Many who owned buildings and lived in town owned land in the vicinity and worked on it; but finding this unhandy moved their buildings to their farms. In the early settlement of the place it supported a small brewery and tannery, but they soon ceased operations. A few years after two small distilleries existed for a short time. In 1856 a small Catholic church was erected and used until 1868 when a larger one was built which was destroyed by wind in 1871, and has been rebuilt again this year, and was dedicated a few Sundays ago.

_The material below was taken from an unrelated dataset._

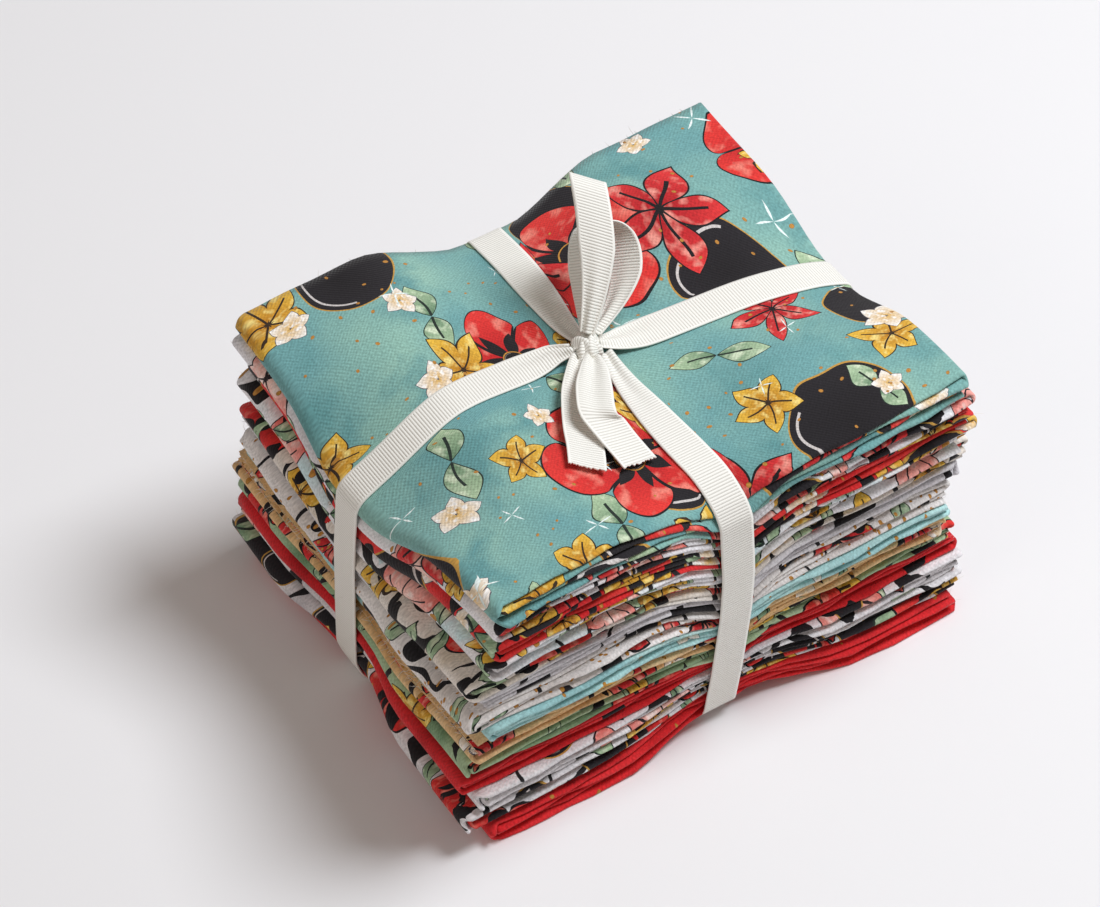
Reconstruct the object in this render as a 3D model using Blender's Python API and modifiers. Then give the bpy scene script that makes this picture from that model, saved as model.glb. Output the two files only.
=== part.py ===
"""A fat quarter bundle: fourteen folded cotton fat quarters, stacked and tied both ways with a ribbon.

Each fat quarter is a sheet of 559 x 457 mm. It is folded in four lengthways, which leaves a long pad
of four plies with a rounded fold along the front, and that pad is then folded in half twice. Here the
pad is one solid, about 1 mm thick, that runs back and forth through its four panels.

X runs from the left face, where most of the outer folds are, to the right face with the small loops
and cut ends. Y runs from the front face to the back, Z is up, and the stack stands on z = 0.
"""

import math
from collections import namedtuple

import bmesh
import bpy
from mathutils import Vector

# Driving dimensions of the stack
MM = 0.001
FOLDED_LENGTH = 140 * MM
FOLDED_WIDTH = 114 * MM
STACK_HEIGHT = 86 * MM
PAD_THICKNESS = 1.02 * MM
PIECE_GAP = 0.32 * MM

# The folds and lips of one folded pad
PANELS = 4
OUTER_FOLD_STEPS = 5
INNER_FOLD_STEPS = 3
INNER_FOLD_DEPTH = 0.75 * MM
SMALL_FOLD_DEPTH = 0.85 * MM
OUTER_CUT_INSET = 1.6 * MM
INNER_CUT_INSET = 0.9 * MM
LIP_DEPTH = 0.5 * MM
LIP_THINNING = 0.35

# The rows of a pad's lattice along Y: the lip's tip, the front, four inner rows and the back
PAD_ROWS = 7
LIP_TIP, FRONT, BACK = 0, 1, 6

# Where the two bands of the ribbon cross the edges of the stack, and how wide their grooves are
TIE_X_FRONT = 1.0 * MM
TIE_X_KNOT = -4.0 * MM
TIE_X_BACK = 0.5 * MM
TIE_Y_LEFT = 6.5 * MM
TIE_Y_KNOT = 0.5 * MM
TIE_Y_RIGHT = -5.5 * MM
GROOVE_HALF_WIDTH = 6.5 * MM
GROOVE_MARGIN = 0.1 * MM
SHOULDER_X = 36 * MM
SHOULDER_Y_FRONT = 33 * MM
SHOULDER_Y_BACK = 35 * MM
EDGE_KEEP = 0.3
EDGE_PUSH = 2.2 * MM
LEFT_EDGE_PUSH = 0.2 * MM
PLACING_ROUNDS = 2

# The ribbon
RIBBON_WIDTH = 9.5 * MM
RIBBON_THICKNESS = 1.0 * MM
RIBBON_GAP = 0.35 * MM
KNOT_SIZE = (8.0 * MM, 8.5 * MM, 6.0 * MM)
KNOT_ROUNDING = 2.2 * MM
KNOT_END_WIDTH = 5.5 * MM
BAND_TAPER = 18 * MM
CORNER_STEP = math.radians(24)
BAND_MIN_STEP = 0.7 * MM
BAND_MAX_STEP = 16 * MM
LOOP_STEPS = 26
LOOP_PARTING = 0.85 * MM
TIP_CLOSING = 0.6
TAIL_STEPS = 3

# The two bow loops: root and tip are reaches from the knot in mm, across is the way the ribbon's width
# runs, swell is the way the loop opens, bulge how far it does so, widening how soon it is full width
Loop = namedtuple("Loop", "root tip across swell bulge widening")
LOOPS = {
    "ribbon_loop_tall": Loop((1.6, 2.6, 5.0), (14.2, 23.6, 20.5), (0.691, -0.697, -0.191),
                             (-0.33, -0.54, 0.77), 4.2, 1.25),
    "ribbon_loop_round": Loop((4.8, 4.9, 1.3), (14.2, 18.6, 9.0), (0.12, -0.74, 0.66),
                              (0.785, -0.609, -0.059), 7.6, 1.25),
}

# The two tails: x and y from the knot in mm, rise over the cloth, angle of the width in degrees from X,
# and the width itself
TailRow = namedtuple("TailRow", "x y rise angle width")
TAILS = {
    "ribbon_tail_left": [
        TailRow(-5.6, -1.8, 3.6, -52, 5.0),
        TailRow(-11.0, -12.5, 3.2, -46, 7.6),
        TailRow(-16.5, -21.5, 2.7, -43, 9.5),
        TailRow(-21.0, -29.5, 2.0, -42, 9.5),
    ],
    "ribbon_tail_right": [
        TailRow(-1.6, -5.6, 4.4, -42, 5.0),
        TailRow(-7.5, -14.5, 6.4, -42, 8.5),
        TailRow(-11.2, -21.5, 6.8, -36, 9.5),
        TailRow(-10.6, -29.0, 4.4, -12, 9.5),
        TailRow(-9.8, -38.0, 1.6, 0, 9.5),
    ],
}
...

Gilbertville at the present time supports two stores, three saloons, a post office, one blacksmith shop, and one wagon shop, and the main street is solid, containing 19 families and 98 inhabitants. Raymond is a small village on the Illinois Central Railroad, and near the center of the township, has one elevator, one dry goods and grocery, and one drugstore, depot, telegraph and post office, and one blacksmith shop and one hotel. The first buildings in the place were the elevator and dwelling erected by Edmund Miller in 1860. In 1865 Porter M. Chaffee built and opened the first store.
The first election held in the township was at the house of Benjamin Winset in 1854. There were not enough voters in the town to fill the offices. Nathan Poyner was elected justice of the peace — — the first in the township. The second election was held at the house of Edmund Sawyer in what is now Spring Creek Township, both townships being in one election precinct. The next year it was held at Nathan Poyner’s. In 1856 it was held at Gilbertville, and held there until 1865, when it was held at Raymond and continues to be held there. The township and Poyner Creek were named after Nathan Poyner, who was a Baptist preacher and used to hold meetings and preach under a large oak tree near his cabin.